This isn’t really a recipe per se but more of a way to help eliminate a problem in certain recipes.

Those of you who have tried my chicken and broccoli recipe are aware that the broccoli leaves a watery residue in the bottom of the pan. It’s not icky, I just find it annoying and it waters down that luscious cheese sauce.

Last week I decided to put together a simple casserole using some leftover ham, rice, eggs, milk, cheese, broccoli and mushrooms. I knew the broccoli and mushrooms would leave liquid behind as they cooked so I decided to try and circumvent the problem.

Admittedly, this dirties some extra pans but I’ve never been shy about making a mess of the kitchen lol. Jene is blessedly patient with me and just sighs and cleans up after me.

So… I preheated the oven to 500F. I put about 12 ounces of frozen broccoli on a cookie sheet and lightly drizzled it with olive oil. I could have just tossed the sliced mushrooms on the sheet at this point and called it good. However, I wanted the mushrooms to have some extra flavor so I took another step with them.

Mushrooms went into a saute pan with a tablespoon of butter, a 1/4 cup of freeze dried shallots and a splash of white wine. When they had released most of their water, but not all. I added them to the sheet pan and spread them evenly among the broccoli.

Then I put the whole thing in the oven and roasted them for about 10 minutes (maybe 15, I wasn’t watching the clock).

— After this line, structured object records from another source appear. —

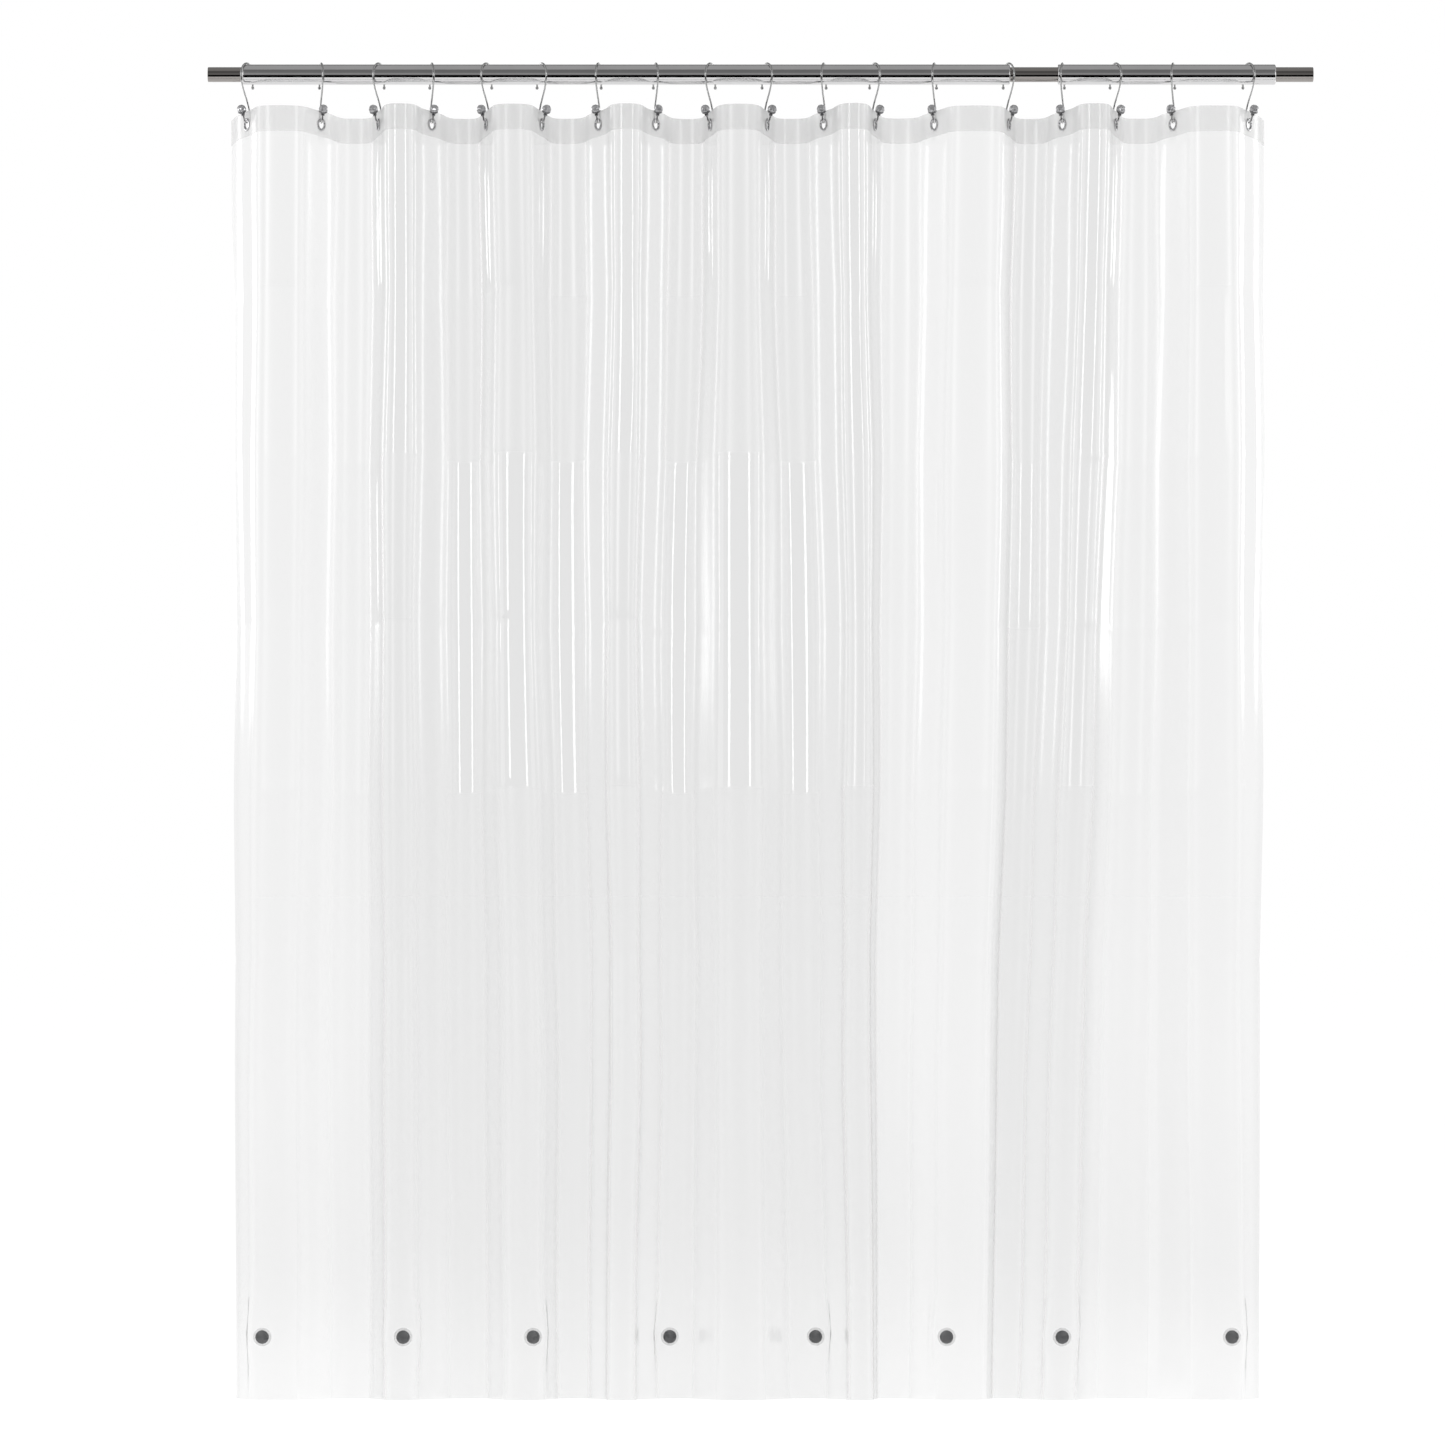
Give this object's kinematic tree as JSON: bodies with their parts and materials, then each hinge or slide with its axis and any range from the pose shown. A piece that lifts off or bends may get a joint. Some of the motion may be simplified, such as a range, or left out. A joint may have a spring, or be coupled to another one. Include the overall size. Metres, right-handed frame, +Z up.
{
  "type": "shower curtain",
  "caption": "Clear vinyl shower curtain with a frosted header, metal grommets, wire hooks with crystal balls, hem magnets and a telescopic chrome rod.",
  "frame": {"origin": "middle of the rod, on the rod's axis", "axes": "+X along the rod, to the right as seen from the room; -Y towards the room; +Z up, so the curtain hangs down -Z"},
  "size_m": [1.569, 0.1342, 1.9046],
  "materials": {
    "rod_chrome": "polished",
    "rod_dark_chrome": "polished, darker",
    "rod_plug": "matte",
    "clear_vinyl": "clear, glossy",
    "frosted_header": "frosted, translucent",
    "grommet_steel": "satin",
    "hook_chrome": "polished",
    "crystal": "clear, faceted",
    "magnet": "satin dark grey"
  },
  "bodies": {
    "rod": {"rod_left_tube": "rod_chrome", "rod_left_neck": "rod_dark_chrome", "rod_left_plug": "rod_plug", "rod_inner_tube": "rod_dark_chrome"},
    "rod_extension": {"rod_right_tube": "rod_chrome", "rod_right_neck": "rod_dark_chrome", "rod_right_plug": "rod_plug"},
    "curtain": {"hook_01": "hook_chrome", "grommet_01": "grommet_steel", "curtain_sheet": "clear_vinyl", "header_band": "frosted_header"},
    "carrier_18": {"hook_18": "hook_chrome", "grommet_18": "grommet_steel"},
    "carrier_02": {"hook_02": "hook_chrome", "grommet_02": "grommet_steel"},
    "carrier_03": {"hook_03": "hook_chrome", "grommet_03": "grommet_steel"},
    "carrier_04": {"hook_04": "hook_chrome", "grommet_04": "grommet_steel"},
    "carrier_05": {"hook_05": "hook_chrome", "grommet_05": "grommet_steel"},
    "carrier_06": {"hook_06": "hook_chrome", "grommet_06": "grommet_steel"},
    "carrier_07": {"hook_07": "hook_chrome", "grommet_07": "grommet_steel"},
    "carrier_08": {"hook_08": "hook_chrome", "grommet_08": "grommet_steel"},
    "carrier_09": {"hook_09": "hook_chrome", "grommet_09": "grommet_steel"},
    "carrier_10": {"hook_10": "hook_chrome", "grommet_10": "grommet_steel"},
    "carrier_11": {"hook_11": "hook_chrome", "grommet_11": "grommet_steel"},
    "carrier_12": {"hook_12": "hook_chrome", "grommet_12": "grommet_steel"},
    "carrier_13": {"hook_13": "hook_chrome", "grommet_13": "grommet_steel"},
    "carrier_14": {"hook_14": "hook_chrome", "grommet_14": "grommet_steel"},
    "carrier_15": {"hook_15": "hook_chrome", "grommet_15": "grommet_steel"},
    "carrier_16": {"hook_16": "hook_chrome", "grommet_16": "grommet_steel"},
    "carrier_17": {"hook_17": "hook_chrome", "grommet_17": "grommet_steel"},
    "magnet_carrier_1": {"magnet_1": "magnet"},
    "magnet_carrier_2": {"magnet_2": "magnet"},
    "magnet_carrier_3": {"magnet_3": "magnet"},
    "magnet_carrier_4": {"magnet_4": "magnet"},
    "magnet_carrier_5": {"magnet_5": "magnet"},
    "magnet_carrier_6": {"magnet_6": "magnet"},
    "magnet_carrier_7": {"magnet_7": "magnet"},
    "magnet_carrier_8": {"magnet_8": "magnet"}
  },
  "joints": [
    {"name": "rod_extend", "type": "slide", "parent": "rod", "child": "rod_extension", "axis": [1, 0, 0], "range_m": [-0.058, 0.18]},
    {"name": "curtain_swing", "type": "hinge", "parent": "rod", "child": "curtain", "pos_m": [0, 0, 0], "axis": [1, 0, 0], "range_deg": [-20, 20]},
    {"name": "curtain_draw", "type": "slide", "parent": "curtain", "child": "carrier_18", "axis": [-1, 0, 0], "range_m": [0, 0.924], "deforming": ["curtain_sheet", "header_band"]},
    {"name": "slide_02", "type": "slide", "parent": "curtain", "child": "carrier_02", "axis": [-1, 0, 0], "range_m": [0, 0.0692]},
    {"name": "slide_03", "type": "slide", "parent": "curtain", "child": "carrier_03", "axis": [-1, 0, 0], "range_m": [0, 0.1225]},
    {"name": "slide_04", "type": "slide", "parent": "curtain", "child": "carrier_04", "axis": [-1, 0, 0], "range_m": [0, 0.1712]},
    {"name": "slide_05", "type": "slide", "parent": "curtain", "child": "carrier_05", "axis": [-1, 0, 0], "range_m": [0, 0.2219]},
    {"name": "slide_06", "type": "slide", "parent": "curtain", "child": "carrier_06", "axis": [-1, 0, 0], "range_m": [0, 0.2727]},
    {"name": "slide_07", "type": "slide", "parent": "curtain", "child": "carrier_07", "axis": [-1, 0, 0], "range_m": [0, 0.3252]},
    {"name": "slide_08", "type": "slide", "parent": "curtain", "child": "carrier_08", "axis": [-1, 0, 0], "range_m": [0, 0.3779]},
    {"name": "slide_09", "type": "slide", "parent": "curtain", "child": "carrier_09", "axis": [-1, 0, 0], "range_m": [0, 0.4285]},
    {"name": "slide_10", "type": "slide", "parent": "curtain", "child": "carrier_10", "axis": [-1, 0, 0], "range_m": [0, 0.4806]},
    {"name": "slide_11", "type": "slide", "parent": "curtain", "child": "carrier_11", "axis": [-1, 0, 0], "range_m": [0, 0.5331]},
    {"name": "slide_12", "type": "slide", "parent": "curtain", "child": "carrier_12", "axis": [-1, 0, 0], "range_m": [0, 0.58]},
    {"name": "slide_13", "type": "slide", "parent": "curtain", "child": "carrier_13", "axis": [-1, 0, 0], "range_m": [0, 0.6352]},
    {"name": "slide_14", "type": "slide", "parent": "curtain", "child": "carrier_14", "axis": [-1, 0, 0], "range_m": [0, 0.7034]},
    {"name": "slide_15", "type": "slide", "parent": "curtain", "child": "carrier_15", "axis": [-1, 0, 0], "range_m": [0, 0.7534]},
    {"name": "slide_16", "type": "slide", "parent": "curtain", "child": "carrier_16", "axis": [-1, 0, 0], "range_m": [0, 0.8022]},
    {"name": "slide_17", "type": "slide", "parent": "curtain", "child": "carrier_17", "axis": [-1, 0, 0], "range_m": [0, 0.8555]},
    {"name": "slide_magnet_1", "type": "slide", "parent": "curtain", "child": "magnet_carrier_1", "axis": [-1, 0, 0], "range_m": [0, 0.0171]},
    {"name": "slide_magnet_2", "type": "slide", "parent": "curtain", "child": "magnet_carrier_2", "axis": [-1, 0, 0], "range_m": [0, 0.1469]},
    {"name": "slide_magnet_3", "type": "slide", "parent": "curtain", "child": "magnet_carrier_3", "axis": [-1, 0, 0], "range_m": [0, 0.266]},
    {"name": "slide_magnet_4", "type": "slide", "parent": "curtain", "child": "magnet_carrier_4", "axis": [-1, 0, 0], "range_m": [0, 0.3907]},
    {"name": "slide_magnet_5", "type": "slide", "parent": "curtain", "child": "magnet_carrier_5", "axis": [-1, 0, 0], "range_m": [0, 0.5259]},
    {"name": "slide_magnet_6", "type": "slide", "parent": "curtain", "child": "magnet_carrier_6", "axis": [-1, 0, 0], "range_m": [0, 0.6453]},
    {"name": "slide_magnet_7", "type": "slide", "parent": "curtain", "child": "magnet_carrier_7", "axis": [-1, 0, 0], "range_m": [0, 0.7508]},
    {"name": "slide_magnet_8", "type": "slide", "parent": "curtain", "child": "magnet_carrier_8", "axis": [-1, 0, 0], "range_m": [0, 0.9074]}
  ],
  "couplings": [
    {"joint": "slide_02", "follows": "curtain_draw", "ratio": 0.0738},
    {"joint": "slide_03", "follows": "curtain_draw", "ratio": 0.1315},
    {"joint": "slide_04", "follows": "curtain_draw", "ratio": 0.1842},
    {"joint": "slide_05", "follows": "curtain_draw", "ratio": 0.2391},
    {"joint": "slide_06", "follows": "curtain_draw", "ratio": 0.294},
    {"joint": "slide_07", "follows": "curtain_draw", "ratio": 0.3509},
    {"joint": "slide_08", "follows": "curtain_draw", "ratio": 0.4079},
    {"joint": "slide_09", "follows": "curtain_draw", "ratio": 0.4627},
    {"joint": "slide_10", "follows": "curtain_draw", "ratio": 0.519},
    {"joint": "slide_11", "follows": "curtain_draw", "ratio": 0.5759},
    {"joint": "slide_12", "follows": "curtain_draw", "ratio": 0.6266},
    {"joint": "slide_13", "follows": "curtain_draw", "ratio": 0.6864},
    {"joint": "slide_14", "follows": "curtain_draw", "ratio": 0.7602},
    {"joint": "slide_15", "follows": "curtain_draw", "ratio": 0.8143},
    {"joint": "slide_16", "follows": "curtain_draw", "ratio": 0.8671},
    {"joint": "slide_17", "follows": "curtain_draw", "ratio": 0.9248},
    {"joint": "slide_magnet_1", "follows": "curtain_draw", "ratio": 0.0174},
    {"joint": "slide_magnet_2", "follows": "curtain_draw", "ratio": 0.1579},
    {"joint": "slide_magnet_3", "follows": "curtain_draw", "ratio": 0.2868},
    {"joint": "slide_magnet_4", "follows": "curtain_draw", "ratio": 0.4218},
    {"joint": "slide_magnet_5", "follows": "curtain_draw", "ratio": 0.5681},
    {"joint": "slide_magnet_6", "follows": "curtain_draw", "ratio": 0.6973},
    {"joint": "slide_magnet_7", "follows": "curtain_draw", "ratio": 0.8115},
    {"joint": "slide_magnet_8", "follows": "curtain_draw", "ratio": 0.9809}
  ]
}
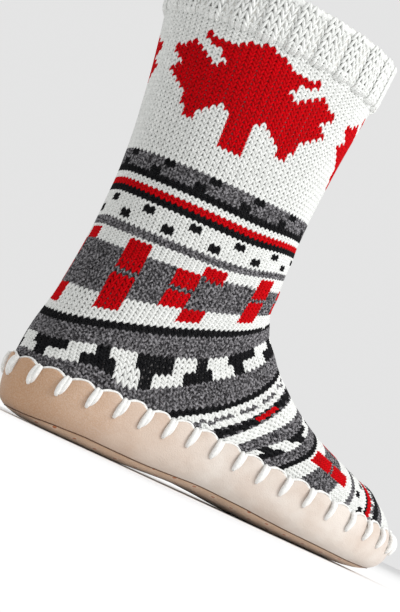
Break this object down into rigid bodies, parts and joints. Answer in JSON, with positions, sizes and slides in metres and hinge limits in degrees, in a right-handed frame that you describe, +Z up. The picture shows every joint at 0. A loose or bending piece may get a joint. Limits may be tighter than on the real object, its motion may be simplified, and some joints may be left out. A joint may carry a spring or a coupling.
{
  "type": "knitted slipper sock",
  "caption": "Calf-high knitted slipper sock, right foot, with a scalloped suede side band and a dotted suede sole.",
  "frame": {"origin": "on the flat underside of the sole, under the heel, where the slipper rests", "axes": "+X towards the toes, +Y towards the inner side of the right foot, +Z up through the collar"},
  "size_m": [0.2571, 0.1084, 0.2404],
  "materials": {
    "knit": "patterned wool knit",
    "band_suede": "pale brushed suede",
    "panel_suede": "suede with grip dots",
    "footbed": "brushed fleece",
    "stitching": "thick wool yarn"
  },
  "bodies": {
    "root": {"knit_upper": "knit", "side_band": "band_suede", "sole_panel": "panel_suede", "insole": "footbed"}
  },
  "joints": []
}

I pulled them out when the broccoli was still firm and bright green but starting the caramelize. At this point, the moisture had been cooked off and the mushrooms had released the last of their moisture.

The results were excellent. There was no wateriness in the casserole at all. It came out with tender veggies and not the least soggy. In addition, the roasting process added another layer of flavor. I will be doing this roasting process again when I make Chicken and Broccoli later this weekend.

And just because some people might wonder… here’s a rough recipe for the casserole I made. I didn’t measure anything so please forgive me for it being a big vague.

Ham, Veggie and Rice Casserole Stuff

5 cups diced ham (this was leftover from a ham I’d baked earlier that week)

5-6 cups cooked rice

6 eggs (i think)

1/2 – 1 cup milk

2-3 cups grated cheese (I used colby jack but cheddar would work well too)

10-12 ounces sliced mushrooms

12 ounces frozen broccoli

1/4 cup freeze dried shallots (or 2 fresh shallots finely minced)

Preheat the oven to 350F. Grease a 9×13 pan. Prepare the broccoli and mushrooms as described above. Mix everything except the eggs, milk and cheese together in a large bowl. Whisk the eggs, milk and cheese together in a separate bowl, then mix into the rest of the ingredients. If your rice is freshly cooked and still hot, mix fast so that the eggs don’t curdle. Mix in some black pepper or other spices as you choose. I used Penzeys Mural of Flavor for seasoning. It doesn’t really need salt because of the ham.

Spread the mixture into the baking dish and bake for about 30 minutes or until everything is bubbly and it starts to brown on top. I didn’t actually look at a clock to see for sure how long this was.

For someone who’s supposed to be sharing recipes, I’m not very good at writing them down!